Exercise objective:
Return the first line, the line containing "the elastic stretches.", and every line between them, exactly as they stand.

Source excerpt:
****************************************

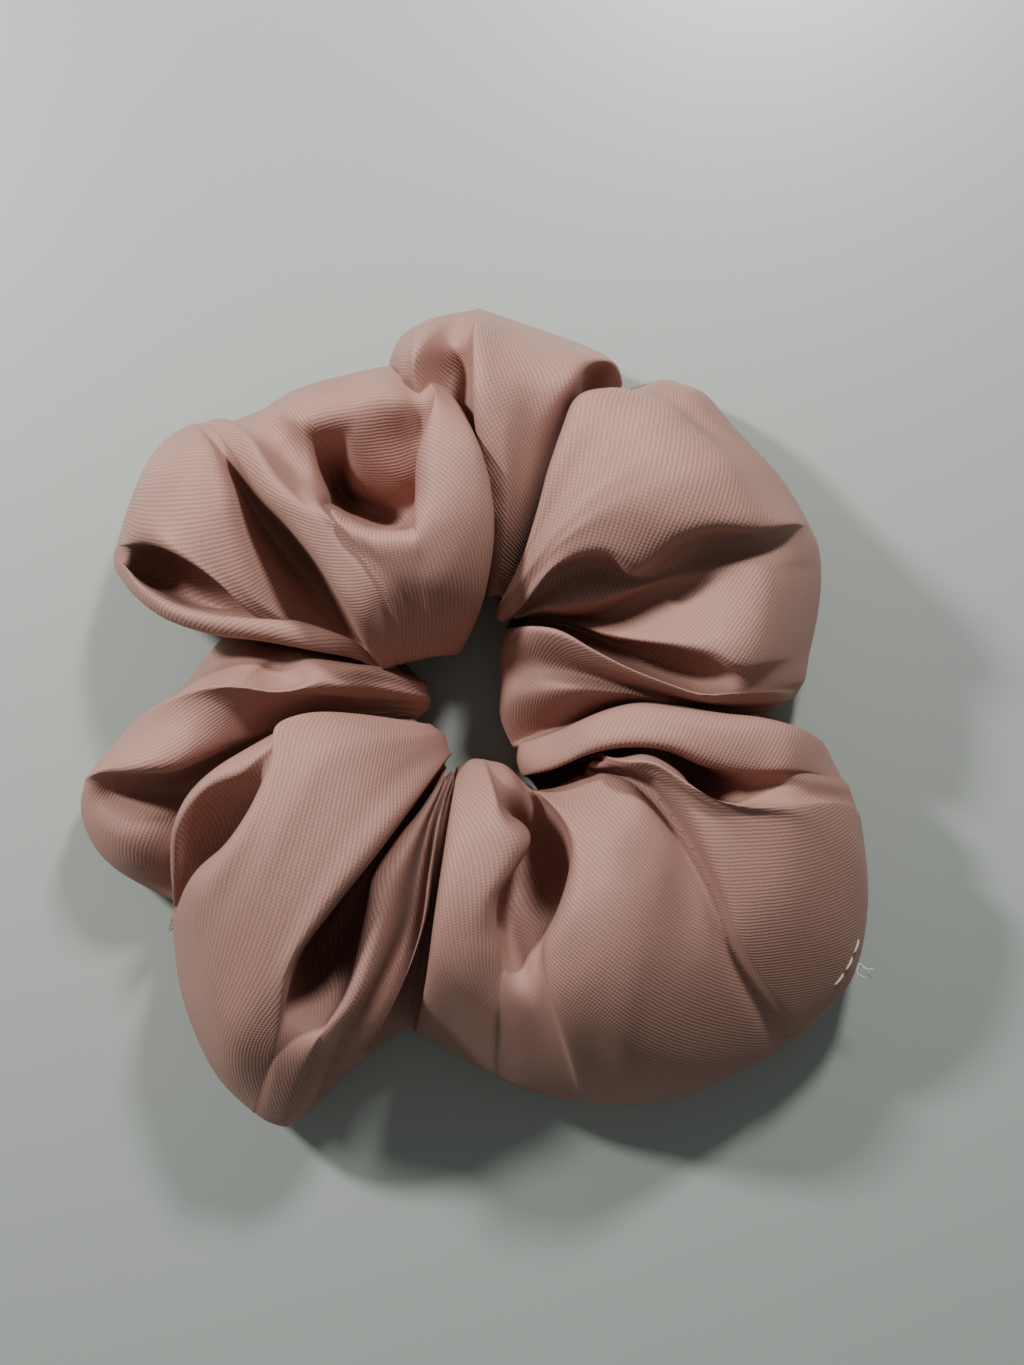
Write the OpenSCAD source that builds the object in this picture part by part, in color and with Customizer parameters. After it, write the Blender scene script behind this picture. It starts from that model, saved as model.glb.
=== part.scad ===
// Gathered satin scrunchie: a sewn fabric tube drawn together on a loop of elastic.
// Millimetres, +Z up. The origin is on the surface that the scrunchie lies on,
// below the middle of the ring. Angles run anticlockwise from +X.
// The cover is one strip of cloth. It is drawn here as stiff segments, one for each
// place where it is gathered tight, so that the ring can open as the elastic stretches.

/* [Cover] */
// Thickness of the cover's wall, a little more than one layer of satin
wall = 0.8; // [0.6:0.1:1.2]
// Height of the tallest puff above the surface
puff_height = 38; // [34:1:42]
// Height of the cover where it is gathered between two puffs
gather_height = 26; // [24:1:30]
// Height of the cover where its two ends are sewn together
seam_height = 22; // [20:1:24]
// Radius of the hole between the puffs
hole_radius = 9.5; // [9:0.5:12]
// Depth of the small pleats, as a share of the cover's half width
pleat_depth = 0.04; // [0:0.01:0.06]
// Width of the raw edges that are turned inside along the long seam
seam_allowance = 6; // [4:0.5:8]

/* [Elastic] */
// Radius of the relaxed loop, to the middle of the elastic's thickness
elastic_radius = 24; // [23:0.5:25]
// Width of the flat elastic, which stands upright in the tube
elastic_width = 6; // [5:0.5:6.5]
// Thickness of the elastic
elastic_thickness = 1.2; // [0.8:0.1:1.4]
// Length over which the elastic's two ends lie on each other
lap_length = 12; // [8:1:16]

/* [Thread] */
// Diameter of the sewing thread
thread = 0.5; // [0.4:0.05:0.6]
// Length of one stitch, from needle hole to needle hole
stitch = 2.7; // [2.2:0.1:3.2]
// Length of the loose ends of thread at the seam's corner
tail_length = 6; // [4:0.5:8]

/* [Hidden] */

satin = [0.72, 0.55, 0.50];
undyed = [0.93, 0.91, 0.87];
pink_thread = [0.80, 0.62, 0.56];

// The places where the cover is gathered, from the cross seam round to the cross seam again.
gather_deg = [-46, 0, 65, 104, 124, 162, 212, 258, 314];
last = len(gather_deg) - 1;
// How far out the cover reaches at each gather, and at the puff after it.
gather_out = [63, 43, 49, 50, 50, 38, 48, 44, 63];
puff_out = [58.2, 54, 57.6, 53, 57, 56.5, 60, 58];
// How high each puff stands, as a share of the tallest one.
puff_share = [0.88, 1, 1, 0.94, 1, 0.9, 0.96, 0.94];
gather_in = 16;
gather_lift = 2.5;
flat_share = 0.06;      // how much of a puff's height the surface presses flat
bulge_power = 0.7;      // under 1 makes the puffs rounder than a sine
pleats = 3;             // small pleats in each puff
joint_gap = 0.3;        // between one stiff segment and the next
steps = 9;              // sections in half a puff
around = 24;            // points around the tube
elastic_z = 9;
fin = 0.8;              // two raw edges together
clear = 0.2;
zigzags = 9;

function mix(a, b, w) = a + (b - a) * w;
function smooth(w) = w * w * (3 - 2 * w);
function crest(k) = (gather_deg[k] + gather_deg[k + 1]) / 2;
// The puff that the angle t is in, and how far through it.
function puff_at(t) = max([for (k = [0 : last - 1]) if (t >= gather_deg[k] - 0.001) k]);
function share_at(t) =
    let (k = puff_at(t))
    min(1, (t - gather_deg[k]) / (gather_deg[k + 1] - gather_deg[k]));
function gather_top(k) = (k == 0 || k == last) ? seam_height : gather_height;

// The cover's section at angle t: its middle and half sizes, as [r, z, half width, half height].
function section(t) =
    let (k = puff_at(t),
         w = share_at(t),
         bulge = pow(max(0, sin(180 * w)), bulge_power),
         top = mix(mix(gather_top(k), gather_top(k + 1), w), puff_height * puff_share[k], bulge),
         low = mix(gather_lift, -flat_share * puff_height, bulge),
         inner = mix(gather_in, hole_radius, bulge),
         outer = mix(mix(gather_out[k], gather_out[k + 1], w), puff_out[k], bulge),
         pleat = 1 + pleat_depth * (cos(360 * pleats * w) - 1) * bulge)
    [(inner + outer) / 2, (top + low) / 2, (outer - inner) / 2 * pleat, (top - low) / 2 * pleat];

// A point of the section, at angle phi round the tube and that far inside its surface.
function on_cover(t, phi, inset) =
    let (s = section(t))
    [s[0] + (s[2] - inset) * cos(phi), max(s[1] + (s[3] - inset) * sin(phi), inset)];
// The same point in space. aside moves it along the ring.
function in_ring(p, t, aside = 0) =
    [p[0] * cos(t) - aside * sin(t), p[0] * sin(t) + aside * cos(t), p[1]];

// A closed skin through rings of points, each ring with the same number of points.
module skin(rings, closed = false) {
    n = len(rings[0]);
    m = len(rings);
    points = [for (ring = rings) each ring];
    spans = closed ? m : m - 1;
    sides = [for (i = [0 : spans - 1], j = [0 : n - 1])
        let (a = i * n + j, b = i * n + (j + 1) % n, i2 = (i + 1) % m,
             c = i2 * n + (j + 1) % n, d = i2 * n + j)
        each [[a, b, c], [a, c, d]]];
    caps = closed ? [] : [[for (j = [n - 1 : -1 : 0]) j], [for (j = [0 : n - 1]) (m - 1) * n + j]];
    polyhedron(points = points, faces = concat(sides, caps), convexity = 10);
}

// Points on a circle across the line from p to q, and the rings of a thread along a path.
function unit(v) = v / norm(v);
function across(p, q, d, sides = 6) =
    let (along = unit(q - p),
         side = unit(cross(along, abs(along[2]) > 0.9 ? [1, 0, 0] : [0, 0, 1])),
         up = cross(side, along))
    [for (j = [0 : sides - 1]) d / 2 * (cos(360 * j / sides) * side + sin(360 * j / sides) * up)];
module thread_along(path, d = thread, closed = false) {
    n = len(path);
    rings = [for (i = [0 : n - 1])
        let (before = closed ? path[(i + n - 1) % n] : path[max(0, i - 1)],
             after = closed ? path[(i + 1) % n] : path[min(n - 1, i + 1)])
        [for (p = across(before, after, d)) path[i] + p]];
    skin(rings, closed);
}

// The angles of a segment's sections: half a puff, the gather, half a puff.
function angles(from, to, n) = [for (i = [0 : n]) mix(from, to, i / n)];
function gather_angles(k) =
    concat(angles(crest(k - 1), gather_deg[k], steps),
           [for (i = [1 : steps]) mix(gather_deg[k], crest(k), i / steps)]);

// One stiff segment of the cover: the tube's wall, open at both ends, and the raw edges inside.
module cover_segment(at) {
    n = len(at);
    function aside(i, gap) = gap * (0.5 - i / (n - 1));
    function loop(i, inset) =
        [for (j = [0 : around - 1])
            in_ring(on_cover(at[i], 360 * j / around, inset), at[i], aside(i, joint_gap))];
    function rim(i) =
        let (t = at[i], s = section(t), out = s[0] + s[2] - wall / 2,
             root = out - seam_allowance)
        [for (p = [[root, s[1] - fin / 2], [root, s[1] + fin / 2],
                   [out, s[1] + fin / 2], [out, s[1] - fin / 2]])
            in_ring(p, t, aside(i, joint_gap + 0.6))];
    outside = [for (i = [0 : n - 1]) loop(i, 0)];
    inside = [for (i = [n - 1 : -1 : 0]) loop(i, wall)];
    color(satin) {
        skin(concat(outside, inside), closed = true);
        skin([for (i = [n - 1 : -1 : 0]) rim(i)]);
    }
}

// The elastic: one strip, bent round so that its ends lap at the first gather.
lap_deg = lap_length / elastic_radius * 180 / PI;
ramp_deg = 20;
lap_at = gather_deg[4];
lap_step = elastic_thickness + 0.1;
function strip_radius(w) =
    elastic_radius + lap_step * smooth(min(1, max(0, (w - (360 - ramp_deg)) / ramp_deg)));
module elastic_band() {
    turn = 360 + lap_deg;
    n = 120;
    function edge(side) = [for (i = [0 : n])
        let (w = turn * i / n, r = strip_radius(w) + side * elastic_thickness / 2,
             t = lap_at - lap_deg / 2 + w)
        [r * cos(t), r * sin(t)]];
    far = edge(1);
    near = edge(-1);
    color(undyed)
        translate([0, 0, elastic_z - elastic_width / 2])
            linear_extrude(height = elastic_width)
                polygon(concat(far, [for (i = [n : -1 : 0]) near[i]]));
}

// Zigzag stitches that hold the elastic's two ends together.
module elastic_join_stitches() {
    r = elastic_radius + lap_step + elastic_thickness / 2;
    color(undyed)
        thread_along([for (i = [0 : zigzags * 2])
            let (t = lap_at + lap_deg * 0.8 * (i / (zigzags * 2) - 0.5),
                 z = elastic_z + elastic_width * 0.35 * (i % 2 == 0 ? 1 : -1))
            [r * cos(t), r * sin(t), z]]);
}

// The thread of the long seam, along the raw edges inside the tube's outer side.
module long_seam_thread() {
    at = [for (k = [0 : last - 1], i = [0 : 2 * steps - 1])
        mix(gather_deg[k], gather_deg[k + 1], i / (2 * steps))];
    color(pink_thread)
        thread_along([for (t = at)
            let (s = section(t), r = s[0] + s[2] - wall - seam_allowance / 3)
            in_ring([r, s[1] + fin / 2 + thread / 2 + clear], t)],
            closed = true);
}

// A straight stitch between two points.
module bar(p, q, d = thread) {
    v = q - p;
    translate(p)
        rotate([0, acos(v[2] / norm(v)), atan2(v[1], v[0])])
            cylinder(h = norm(v), d = d, $fn = 16);
}

// The stitches that show across the top of the cross seam, sunk half into the right end.
module cross_seam_stitches() {
    first = 14;
    count = 16;
    pitch = 9.5;
    t = gather_deg[0];
    side = joint_gap / 2 + thread / 2 + clear;
    color(satin * 0.6)
        for (i = [0 : count - 1])
            bar(in_ring(on_cover(t, first + pitch * i, 0), t, side),
                in_ring(on_cover(t, first + pitch * (i + 0.7), 0), t, side));
}

// The line of stitches that closes the turning gap, beside the cover's outer edge.
module topstitching() {
    phi = 20;
    count = 5;
    pitch = stitch / puff_out[0] * 180 / PI;
    color(pink_thread)
        for (i = [0 : count - 1])
            let (t = -43 + pitch * i)
                bar(in_ring(on_cover(t, phi, 0), t),
                    in_ring(on_cover(t + pitch * 0.8, phi, 0), t + pitch * 0.8));
}

// Loose ends of thread where the topstitching stops.
module loose_thread_ends() {
    t = -33;
    lean = [-3, -0.6, 1.8];
    color(undyed)
        for (k = [0 : 2])
            let (from = on_cover(t, -8, wall / 2))
                thread_along([for (i = [0 : 6])
                    let (w = i / 6)
                    in_ring([from[0] + (wall + 1.2 + 0.5 * k) * w,
                             from[1] + 0.9 * k - tail_length * w * (0.8 - 0.15 * k)],
                            t, 1.1 * k - 1 + lean[k] * w * w)], thread * 0.7);
}

cover_segment(gather_angles(4));  // cover_gather_1
cover_segment(gather_angles(3));  // cover_gather_2
cover_segment(gather_angles(2));  // cover_gather_3
cover_segment(gather_angles(1));  // cover_gather_4
cover_segment(gather_angles(5));  // cover_gather_5
cover_segment(gather_angles(6));  // cover_gather_6
cover_segment(gather_angles(7));  // cover_gather_7
cover_segment(angles(gather_deg[0], crest(0), steps));  // cover_end_right
cover_segment(angles(crest(last - 1), gather_deg[last], steps));  // cover_end_left
elastic_band();
elastic_join_stitches();
long_seam_thread();
cross_seam_stitches();
topstitching();
loose_thread_ends();
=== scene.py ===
import math

import bpy
import numpy as np
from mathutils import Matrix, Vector


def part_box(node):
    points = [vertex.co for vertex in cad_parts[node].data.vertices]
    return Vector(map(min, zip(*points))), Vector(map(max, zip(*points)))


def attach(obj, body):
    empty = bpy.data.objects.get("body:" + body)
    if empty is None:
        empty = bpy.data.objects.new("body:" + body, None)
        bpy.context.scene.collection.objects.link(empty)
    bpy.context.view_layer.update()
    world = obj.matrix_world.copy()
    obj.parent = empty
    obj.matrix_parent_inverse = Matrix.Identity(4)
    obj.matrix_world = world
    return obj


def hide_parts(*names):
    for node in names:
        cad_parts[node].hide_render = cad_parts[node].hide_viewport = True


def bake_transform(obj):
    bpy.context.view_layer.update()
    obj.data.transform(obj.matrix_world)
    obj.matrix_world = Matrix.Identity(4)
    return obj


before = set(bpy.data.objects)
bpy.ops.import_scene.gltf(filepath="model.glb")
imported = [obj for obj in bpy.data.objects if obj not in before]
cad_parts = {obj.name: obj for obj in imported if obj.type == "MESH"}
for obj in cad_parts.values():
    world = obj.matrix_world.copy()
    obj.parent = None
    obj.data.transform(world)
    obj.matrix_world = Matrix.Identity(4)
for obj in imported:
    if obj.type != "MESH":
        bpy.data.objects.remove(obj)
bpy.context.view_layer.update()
MM = 0.001
scene = bpy.context.scene

# ---------------------------------------------------------------- camera
EYE = (5.4, 5.4, 310.0)          # straight above, mm
HALF_VIEW = 18.25                # degrees from the middle to the top of the picture
cam = bpy.data.objects.new("camera", bpy.data.cameras.new("camera"))
scene.collection.objects.link(cam)
cam.location = [c * MM for c in EYE]
cam.data.sensor_width = 36
cam.data.lens = 18 / math.tan(math.radians(HALF_VIEW))
cam.data.clip_start = 0.01
scene.camera = cam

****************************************

Answer to this problem:
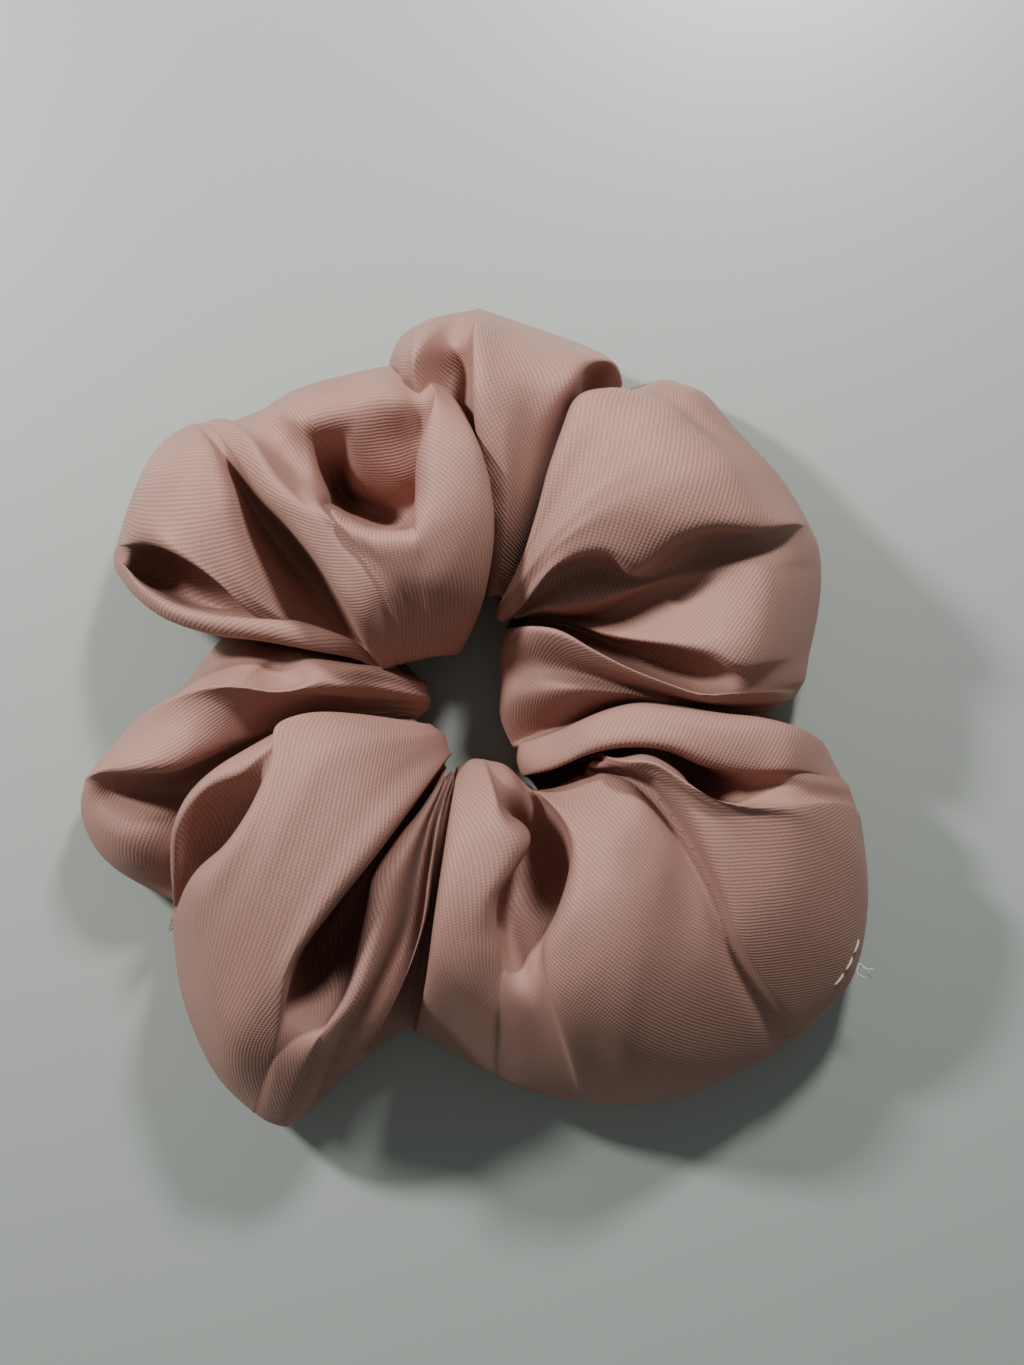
Write the OpenSCAD source that builds the object in this picture part by part, in color and with Customizer parameters. After it, write the Blender scene script behind this picture. It starts from that model, saved as model.glb.
=== part.scad ===
// Gathered satin scrunchie: a sewn fabric tube drawn together on a loop of elastic.
// Millimetres, +Z up. The origin is on the surface that the scrunchie lies on,
// below the middle of the ring. Angles run anticlockwise from +X.
// The cover is one strip of cloth. It is drawn here as stiff segments, one for each
// place where it is gathered tight, so that the ring can open as the elastic stretches.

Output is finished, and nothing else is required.